§ **What this task involves**: Every line below that includes "joints" counts toward the total. Report that total alone.

§ **Data**:
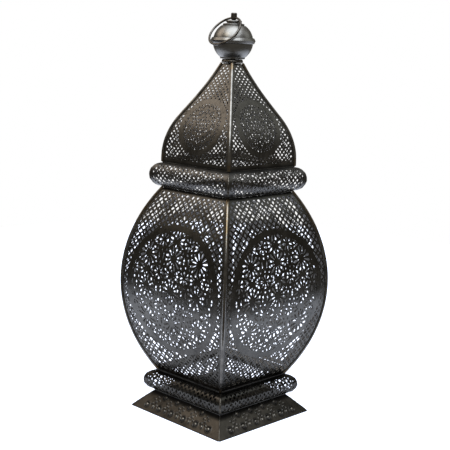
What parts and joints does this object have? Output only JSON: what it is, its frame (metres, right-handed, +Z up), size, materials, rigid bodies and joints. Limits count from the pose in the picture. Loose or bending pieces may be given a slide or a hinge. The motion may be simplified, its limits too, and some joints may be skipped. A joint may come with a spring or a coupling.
{
  "type": "moroccan metal lantern",
  "caption": "Square metal candle lantern with bulging pierced sides, flared foot, onion dome, ball finial with a carrying loop, and a hinged door at the back.",
  "frame": {"origin": "centre of the square foot, on the surface the lantern stands on", "axes": "+Z up along the lantern's axis; -Y front side, +X right side, +Y back side with the door, -X left side"},
  "size_m": [0.2088, 0.2138, 0.5597],
  "materials": {
    "etched_sheet": "etched sheet, antiqued dark bronze, satin",
    "stamped_base": "stamped sheet, antiqued bronze with rubbed highlights",
    "corner_rod": "half-bright rod, rubbed",
    "spun_finial": "spun, semi-polished, darkened",
    "loop_wire": "drawn wire, darkened",
    "fastener": "darkened",
    "inner_sheet": "dull, dark"
  },
  "bodies": {
    "lantern": {"ball_bead": "spun_finial", "ball_lower_shell": "spun_finial", "ball_upper_shell": "spun_finial", "body_panel_front": "etched_sheet", "body_panel_left": "etched_sheet", "body_panel_right": "etched_sheet", "body_rod_back_left": "corner_rod", "body_rod_back_right": "corner_rod", "body_rod_front_left": "corner_rod", "body_rod_front_right": "corner_rod", "button_rivet": "fastener", "candle_pan": "inner_sheet", "candle_spike": "fastener", "cap_large": "spun_finial", "cap_small": "spun_finial", "dome_frame": "inner_sheet", "dome_panel_back": "etched_sheet", "dome_panel_front": "etched_sheet", "dome_panel_left": "etched_sheet", "dome_panel_right": "etched_sheet", "dome_rod_back_left": "corner_rod", "dome_rod_back_right": "corner_rod", "dome_rod_front_left": "corner_rod", "dome_rod_front_right": "corner_rod", "door_header": "etched_sheet", "door_sill": "etched_sheet", "finial_stud": "spun_finial", "floor_plate": "inner_sheet", "hinge_leaf_fixed": "fastener", "hinge_pin": "fastener", "jamb_left": "etched_sheet", "jamb_right": "etched_sheet", "lower_frame": "inner_sheet", "lower_ring_back": "etched_sheet", "lower_ring_front": "etched_sheet", "lower_ring_left": "etched_sheet", "lower_ring_right": "etched_sheet", "neck_collar": "spun_finial", "skirt_back": "stamped_base", "skirt_front": "stamped_base", "skirt_left": "stamped_base", "skirt_right": "stamped_base", "spike_nut": "fastener", "stud_nut": "fastener", "stud_washer": "fastener", "top_plate": "inner_sheet", "upper_frame": "inner_sheet", "upper_ring_back": "etched_sheet", "upper_ring_front": "etched_sheet", "upper_ring_left": "etched_sheet", "upper_ring_right": "etched_sheet"},
    "door": {"door_panel": "etched_sheet", "hinge_leaf_door": "fastener", "door_knob": "fastener"},
    "turn_button": {"turn_button": "fastener"},
    "carrying_loop": {"carrying_loop": "loop_wire"}
  },
  "joints": [
    {"name": "door_hinge", "type": "hinge", "parent": "lantern", "child": "door", "pos_m": [0.0899, 0.1051, 0.188], "axis": [0, 0, -1], "range_deg": [0, 120]},
    {"name": "button_pivot", "type": "hinge", "parent": "lantern", "child": "turn_button", "pos_m": [-0.0946, 0.1035, 0.188], "axis": [0, -1, 0], "range_deg": [0, 90]},
    {"name": "loop_pivot", "type": "hinge", "parent": "lantern", "child": "carrying_loop", "pos_m": [0, 0, 0.5531], "axis": [-1, 0, 0], "range_deg": [0, 276]}
  ]
}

§ **Task output**: 2